Task prompt: Extract the lines from the first line of the records below through the line containing "(hexagon(*spots[2:], nut[2]), mark)]", inclusive, and reproduce them exactly as written.
* Begin Dataset *
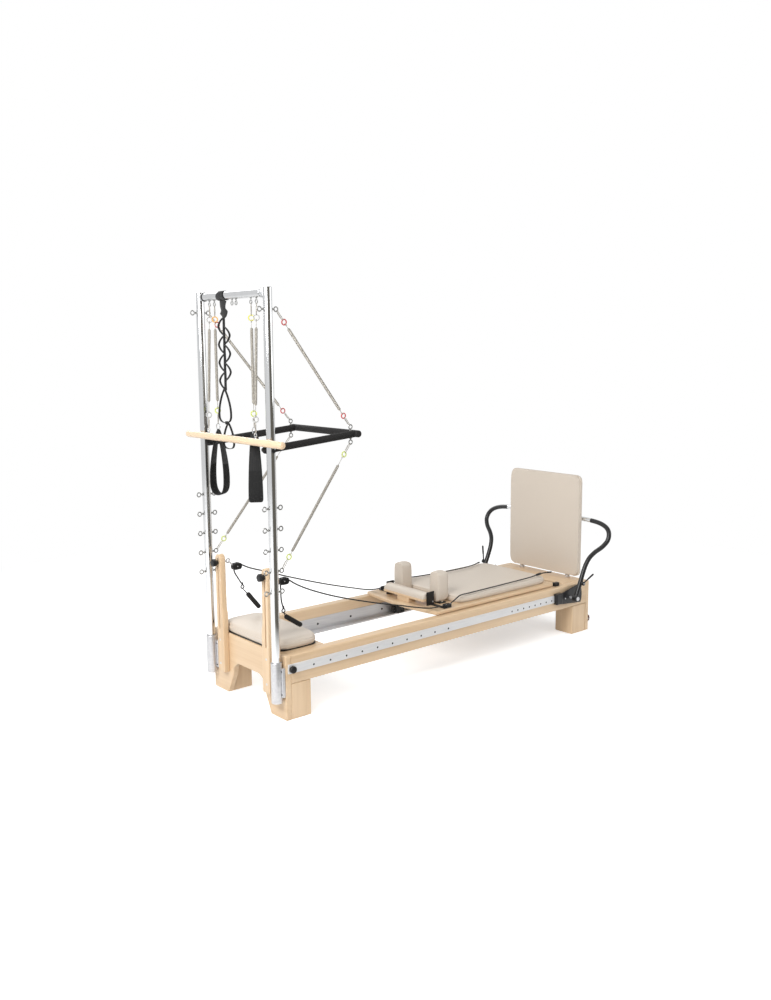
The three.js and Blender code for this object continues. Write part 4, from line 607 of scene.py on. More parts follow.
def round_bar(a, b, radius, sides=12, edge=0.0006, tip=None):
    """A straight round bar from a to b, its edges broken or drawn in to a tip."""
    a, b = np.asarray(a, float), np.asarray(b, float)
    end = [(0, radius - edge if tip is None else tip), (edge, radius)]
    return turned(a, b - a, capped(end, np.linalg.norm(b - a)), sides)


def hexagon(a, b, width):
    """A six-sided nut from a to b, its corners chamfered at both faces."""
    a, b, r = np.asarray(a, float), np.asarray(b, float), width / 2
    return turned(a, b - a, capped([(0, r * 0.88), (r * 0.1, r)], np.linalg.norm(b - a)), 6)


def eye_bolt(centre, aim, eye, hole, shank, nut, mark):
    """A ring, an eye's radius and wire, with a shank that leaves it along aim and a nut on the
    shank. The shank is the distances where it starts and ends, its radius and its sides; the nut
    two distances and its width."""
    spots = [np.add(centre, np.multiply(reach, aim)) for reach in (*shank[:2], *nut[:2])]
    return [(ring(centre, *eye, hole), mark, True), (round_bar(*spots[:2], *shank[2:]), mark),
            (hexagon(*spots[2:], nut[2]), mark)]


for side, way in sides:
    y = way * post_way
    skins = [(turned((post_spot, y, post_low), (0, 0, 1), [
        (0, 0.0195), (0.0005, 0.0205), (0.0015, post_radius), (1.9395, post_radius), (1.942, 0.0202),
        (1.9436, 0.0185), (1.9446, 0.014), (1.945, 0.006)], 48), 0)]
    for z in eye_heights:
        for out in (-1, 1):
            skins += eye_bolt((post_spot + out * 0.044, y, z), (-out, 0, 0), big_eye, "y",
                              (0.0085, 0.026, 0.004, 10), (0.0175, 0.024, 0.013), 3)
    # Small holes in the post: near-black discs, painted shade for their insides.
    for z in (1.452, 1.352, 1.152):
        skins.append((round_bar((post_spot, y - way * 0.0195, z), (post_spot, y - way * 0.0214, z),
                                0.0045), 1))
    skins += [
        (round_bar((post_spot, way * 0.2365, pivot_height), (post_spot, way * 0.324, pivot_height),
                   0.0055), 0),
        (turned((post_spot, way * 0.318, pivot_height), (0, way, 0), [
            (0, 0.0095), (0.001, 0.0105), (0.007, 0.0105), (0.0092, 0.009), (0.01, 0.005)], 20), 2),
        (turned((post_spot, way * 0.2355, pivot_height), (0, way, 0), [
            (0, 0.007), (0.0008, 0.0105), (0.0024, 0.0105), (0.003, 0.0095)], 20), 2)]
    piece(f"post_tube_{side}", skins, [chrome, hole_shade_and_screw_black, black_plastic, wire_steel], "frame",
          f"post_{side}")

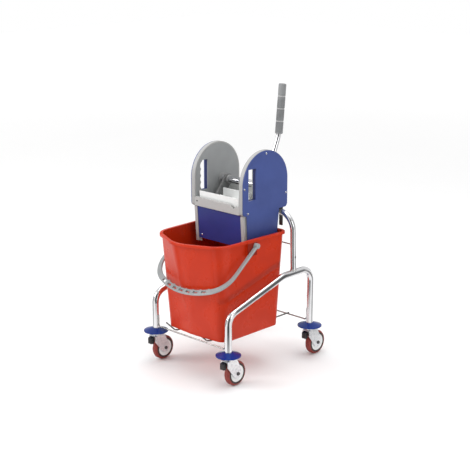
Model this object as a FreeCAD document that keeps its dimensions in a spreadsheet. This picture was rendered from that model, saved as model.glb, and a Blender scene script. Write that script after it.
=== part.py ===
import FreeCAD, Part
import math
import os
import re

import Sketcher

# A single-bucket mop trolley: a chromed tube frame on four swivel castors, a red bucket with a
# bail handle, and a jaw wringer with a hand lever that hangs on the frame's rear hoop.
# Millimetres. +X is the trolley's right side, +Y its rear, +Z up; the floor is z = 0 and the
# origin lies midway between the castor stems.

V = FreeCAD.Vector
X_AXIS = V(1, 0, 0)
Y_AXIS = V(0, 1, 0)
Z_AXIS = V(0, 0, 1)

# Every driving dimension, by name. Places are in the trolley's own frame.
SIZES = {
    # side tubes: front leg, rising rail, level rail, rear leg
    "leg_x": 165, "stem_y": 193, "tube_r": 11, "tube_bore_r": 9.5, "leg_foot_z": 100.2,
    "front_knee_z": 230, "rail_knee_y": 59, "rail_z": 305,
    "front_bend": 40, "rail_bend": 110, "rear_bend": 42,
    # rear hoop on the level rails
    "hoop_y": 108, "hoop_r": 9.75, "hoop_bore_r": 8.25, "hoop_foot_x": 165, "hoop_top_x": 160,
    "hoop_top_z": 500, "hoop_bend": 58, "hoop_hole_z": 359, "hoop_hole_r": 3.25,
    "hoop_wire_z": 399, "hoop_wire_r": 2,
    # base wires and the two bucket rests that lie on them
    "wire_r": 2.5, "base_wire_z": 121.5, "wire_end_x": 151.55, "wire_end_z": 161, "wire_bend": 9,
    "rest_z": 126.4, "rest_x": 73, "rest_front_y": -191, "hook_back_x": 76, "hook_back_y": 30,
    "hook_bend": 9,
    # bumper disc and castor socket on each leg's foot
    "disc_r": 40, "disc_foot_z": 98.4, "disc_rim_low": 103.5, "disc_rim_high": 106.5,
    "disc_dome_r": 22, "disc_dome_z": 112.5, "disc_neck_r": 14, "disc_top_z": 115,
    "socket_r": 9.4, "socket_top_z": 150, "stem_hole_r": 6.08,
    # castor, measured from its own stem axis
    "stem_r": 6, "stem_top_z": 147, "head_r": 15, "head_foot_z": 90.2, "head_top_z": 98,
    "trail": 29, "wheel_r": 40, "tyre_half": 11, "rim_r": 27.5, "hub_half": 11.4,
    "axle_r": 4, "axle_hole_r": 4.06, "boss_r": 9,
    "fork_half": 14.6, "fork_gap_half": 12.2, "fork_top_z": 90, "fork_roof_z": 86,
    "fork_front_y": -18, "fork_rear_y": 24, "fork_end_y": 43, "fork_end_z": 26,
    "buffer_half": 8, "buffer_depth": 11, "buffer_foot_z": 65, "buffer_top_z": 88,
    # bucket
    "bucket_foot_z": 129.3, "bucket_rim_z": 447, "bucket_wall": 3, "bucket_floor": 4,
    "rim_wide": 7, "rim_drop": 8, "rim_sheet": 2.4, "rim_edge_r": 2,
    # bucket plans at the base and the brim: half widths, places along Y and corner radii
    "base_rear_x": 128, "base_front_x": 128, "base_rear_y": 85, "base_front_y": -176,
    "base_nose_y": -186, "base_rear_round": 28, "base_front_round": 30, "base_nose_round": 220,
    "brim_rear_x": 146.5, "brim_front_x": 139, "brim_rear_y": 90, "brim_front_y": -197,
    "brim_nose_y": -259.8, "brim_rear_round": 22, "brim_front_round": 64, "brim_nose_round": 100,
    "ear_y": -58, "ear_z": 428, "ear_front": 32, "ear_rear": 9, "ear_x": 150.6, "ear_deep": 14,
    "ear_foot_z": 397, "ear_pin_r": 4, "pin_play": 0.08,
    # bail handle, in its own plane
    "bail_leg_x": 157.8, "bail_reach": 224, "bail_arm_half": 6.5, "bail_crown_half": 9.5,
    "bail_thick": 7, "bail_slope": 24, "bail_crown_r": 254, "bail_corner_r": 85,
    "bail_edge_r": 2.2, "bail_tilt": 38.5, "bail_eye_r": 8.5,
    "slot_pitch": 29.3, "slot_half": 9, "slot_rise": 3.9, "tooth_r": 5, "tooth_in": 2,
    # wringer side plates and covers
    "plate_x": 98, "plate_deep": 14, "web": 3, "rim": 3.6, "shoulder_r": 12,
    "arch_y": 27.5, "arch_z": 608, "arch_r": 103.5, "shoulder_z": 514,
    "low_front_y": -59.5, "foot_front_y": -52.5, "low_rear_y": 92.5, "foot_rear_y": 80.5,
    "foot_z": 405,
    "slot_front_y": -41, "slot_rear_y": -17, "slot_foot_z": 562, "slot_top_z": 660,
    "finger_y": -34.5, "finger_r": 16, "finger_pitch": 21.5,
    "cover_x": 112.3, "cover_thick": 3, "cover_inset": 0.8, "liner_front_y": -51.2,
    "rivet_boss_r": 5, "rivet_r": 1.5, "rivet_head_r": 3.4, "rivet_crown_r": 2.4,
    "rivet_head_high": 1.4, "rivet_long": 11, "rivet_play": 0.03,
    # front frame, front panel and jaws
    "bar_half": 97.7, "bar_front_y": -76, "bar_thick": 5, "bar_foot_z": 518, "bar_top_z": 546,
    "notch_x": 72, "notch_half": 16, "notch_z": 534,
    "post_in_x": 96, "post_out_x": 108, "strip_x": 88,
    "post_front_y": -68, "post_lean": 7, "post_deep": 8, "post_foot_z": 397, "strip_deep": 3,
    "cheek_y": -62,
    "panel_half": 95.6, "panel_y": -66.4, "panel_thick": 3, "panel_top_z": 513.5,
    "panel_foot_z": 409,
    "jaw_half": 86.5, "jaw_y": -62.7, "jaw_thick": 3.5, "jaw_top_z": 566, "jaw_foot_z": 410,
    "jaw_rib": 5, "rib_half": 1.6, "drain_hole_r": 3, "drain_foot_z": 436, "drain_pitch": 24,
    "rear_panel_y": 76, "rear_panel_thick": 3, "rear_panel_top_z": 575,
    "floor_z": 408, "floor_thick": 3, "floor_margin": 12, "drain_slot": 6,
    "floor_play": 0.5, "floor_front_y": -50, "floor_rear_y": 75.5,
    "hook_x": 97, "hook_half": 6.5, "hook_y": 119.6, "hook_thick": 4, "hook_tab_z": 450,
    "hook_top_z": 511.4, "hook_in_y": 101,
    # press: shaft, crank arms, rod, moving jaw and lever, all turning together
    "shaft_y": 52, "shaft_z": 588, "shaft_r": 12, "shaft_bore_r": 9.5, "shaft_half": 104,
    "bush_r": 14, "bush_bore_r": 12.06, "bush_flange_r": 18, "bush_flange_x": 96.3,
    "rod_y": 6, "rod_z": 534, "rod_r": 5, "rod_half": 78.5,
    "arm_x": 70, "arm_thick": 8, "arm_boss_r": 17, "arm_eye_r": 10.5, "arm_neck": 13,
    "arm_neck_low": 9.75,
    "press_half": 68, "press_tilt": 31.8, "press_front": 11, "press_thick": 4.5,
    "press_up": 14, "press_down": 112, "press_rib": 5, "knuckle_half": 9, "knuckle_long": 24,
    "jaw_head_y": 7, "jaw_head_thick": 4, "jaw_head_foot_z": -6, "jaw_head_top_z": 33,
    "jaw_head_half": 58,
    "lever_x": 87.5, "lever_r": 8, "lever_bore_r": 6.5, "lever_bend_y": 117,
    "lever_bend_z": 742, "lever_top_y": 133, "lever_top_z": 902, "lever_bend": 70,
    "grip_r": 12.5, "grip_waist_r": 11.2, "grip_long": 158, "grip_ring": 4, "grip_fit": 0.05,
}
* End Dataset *
Correct output:
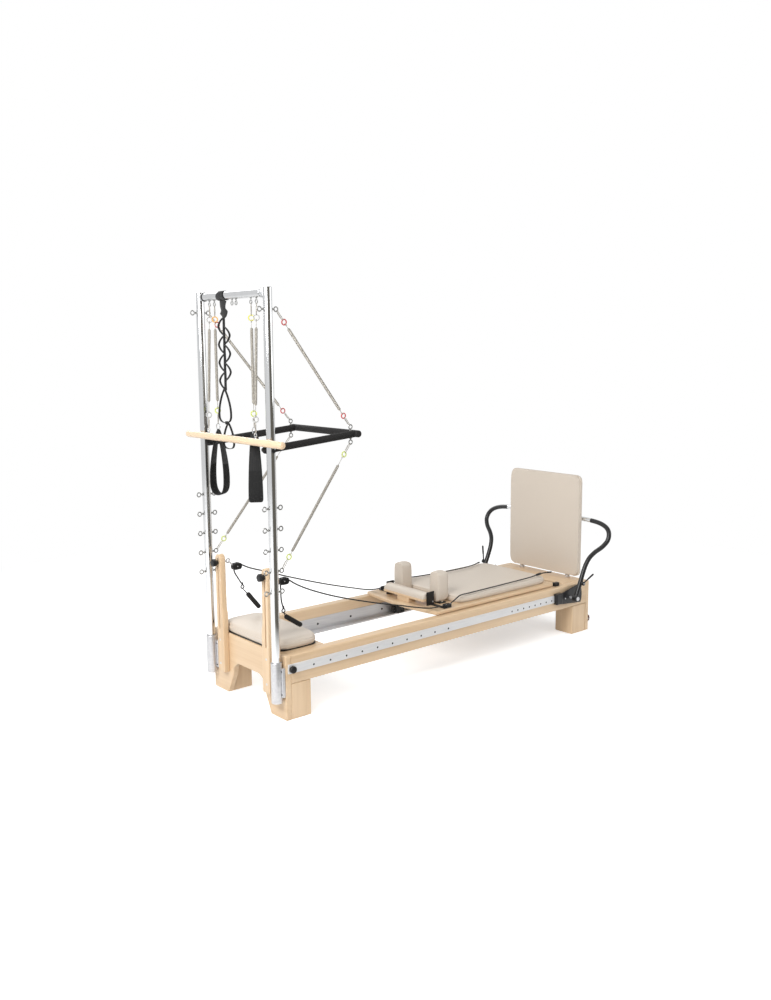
The three.js and Blender code for this object continues. Write part 4, from line 607 of scene.py on. More parts follow.
def round_bar(a, b, radius, sides=12, edge=0.0006, tip=None):
    """A straight round bar from a to b, its edges broken or drawn in to a tip."""
    a, b = np.asarray(a, float), np.asarray(b, float)
    end = [(0, radius - edge if tip is None else tip), (edge, radius)]
    return turned(a, b - a, capped(end, np.linalg.norm(b - a)), sides)


def hexagon(a, b, width):
    """A six-sided nut from a to b, its corners chamfered at both faces."""
    a, b, r = np.asarray(a, float), np.asarray(b, float), width / 2
    return turned(a, b - a, capped([(0, r * 0.88), (r * 0.1, r)], np.linalg.norm(b - a)), 6)


def eye_bolt(centre, aim, eye, hole, shank, nut, mark):
    """A ring, an eye's radius and wire, with a shank that leaves it along aim and a nut on the
    shank. The shank is the distances where it starts and ends, its radius and its sides; the nut
    two distances and its width."""
    spots = [np.add(centre, np.multiply(reach, aim)) for reach in (*shank[:2], *nut[:2])]
    return [(ring(centre, *eye, hole), mark, True), (round_bar(*spots[:2], *shank[2:]), mark),
            (hexagon(*spots[2:], nut[2]), mark)]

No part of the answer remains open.